Secondly, and perhaps more importantly, we have found nothing in the Commission's orders setting up the advance payment program to indicate that the producers who were given such payments had to demonstrate an actual need for them. It is apparent that the Commission instituted the advance payment program merely as a means to enhance significantly the supply of natural gas in the interstate system during a period of critical nationwide gas shortages. *fn7 It declared that the program was expected to intensify the development of new sources of natural gas supplies and thus alleviate the supply shortage, but it never expressly mandated that a producer show that but for the advance payments it would not be able to obtain the necessary exploration and development capital. *fn8 We think it unreasonable for the Commission now to adopt such a standard for United's interest reimbursement arrangements when they apparently constitute an alternative means of attaining the same goal as the Commission's own advance payment program. *fn9 As the FPC orders implementing the advance payment program do not explicitly prohibit this alternative method of providing interest-free capital to producers, and the Commission has not shown that a "policy" of need is inherent in the program or that such a policy is in fact contravened by the Agreements, there is no proper basis for avoiding the statutory hearing requirement.

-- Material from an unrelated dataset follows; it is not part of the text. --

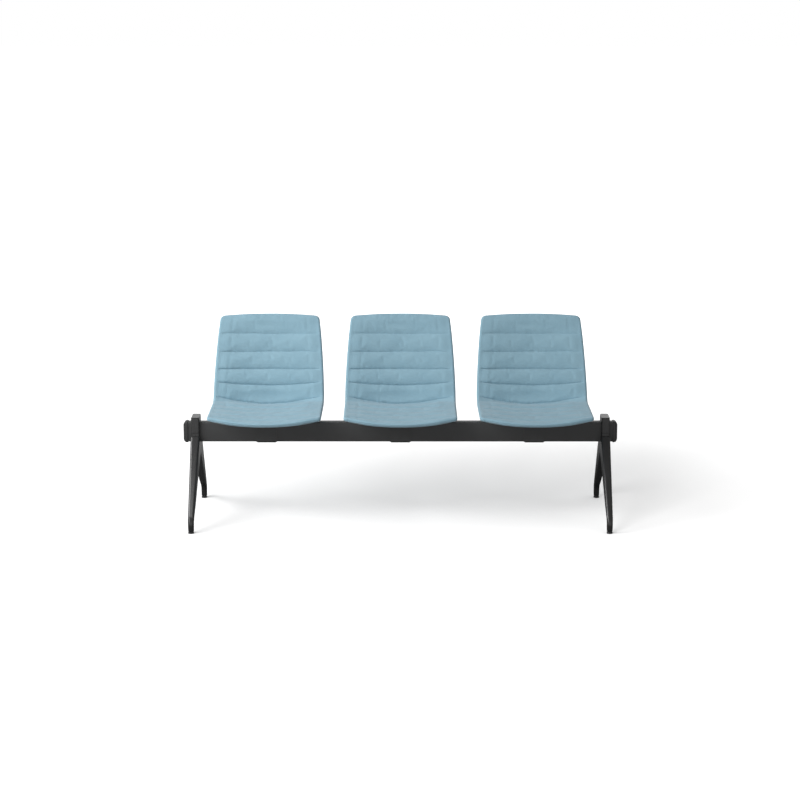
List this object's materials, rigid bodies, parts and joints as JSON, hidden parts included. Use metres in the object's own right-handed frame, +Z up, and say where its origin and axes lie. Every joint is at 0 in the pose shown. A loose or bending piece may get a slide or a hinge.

We note that in its brief to this court, the Commission for the first time proffers still another justification for its summary disposition. It now argues that United's Agreements violated its long-standing rate policy prohibiting suppliers from burdening consumers with costs from which they do not benefit. Respondent's Brief at 13-16. The Commission did not consider this argument in reaching its decision in this case, however; thus, for purposes of this litigation it amounts to nothing more than post hoc rationalization. The Supreme Court has explicitly cautioned that

we cannot "accept appellate counsel's post hoc rationalizations for agency action"; for an agency's order must be upheld, if at all, "on the same basis articulated in the order by the agency itself."

FPC v. Texaco, Inc., 417 U.S. 380, 397, 41 L. Ed. 2d 141, 94 S. Ct. 2315 (1974); quoting Burlington Truck Lines, Inc. v. United States, 371 U.S. 156, 168-69, 9 L. Ed. 2d 207, 83 S. Ct. 239 (1962). See also SEC v. Chenery Corp., 332 U.S. 194, 196, 91 L. Ed. 1995, 67 S. Ct. 1575 (1947); City of Cleveland v. FPC, 174 U.S. App. D.C. 1, 525 F.2d 845, 853 (1976). We might also add that the Commission's argument apparently would apply with equal force to its own advance payment program in effect from 1970 through 1975.

We are confident that on remand the Commission will afford United a full and complete opportunity to prove its contentions: for example, that the Agreements effected the same result as the advance payment program and did so at a lower cost to the consumer and at less risk to the pipeline; and that the costs involved were prudently incurred. The Commission, of course, should view the Agreements in the context of the time which produced them - a time of severe natural gas shortage when experimental programs fashioned to alleviate this problem were being implemented. A too restrictive view of alternative methods of meeting this crisis advanced by parties other than the Commission certainly would not be in the public interest. *fn10 III. HOLDING

As there are genuine issues of material fact yet to be determined, and as the interest reimbursement arrangements, on their face, do not violate any FPC regulation or policy, this case must be remanded to the Commission for evidentiary hearings.

So ordered.


* Sitting by designation pursuant to 28 U.S.C. § 292(a).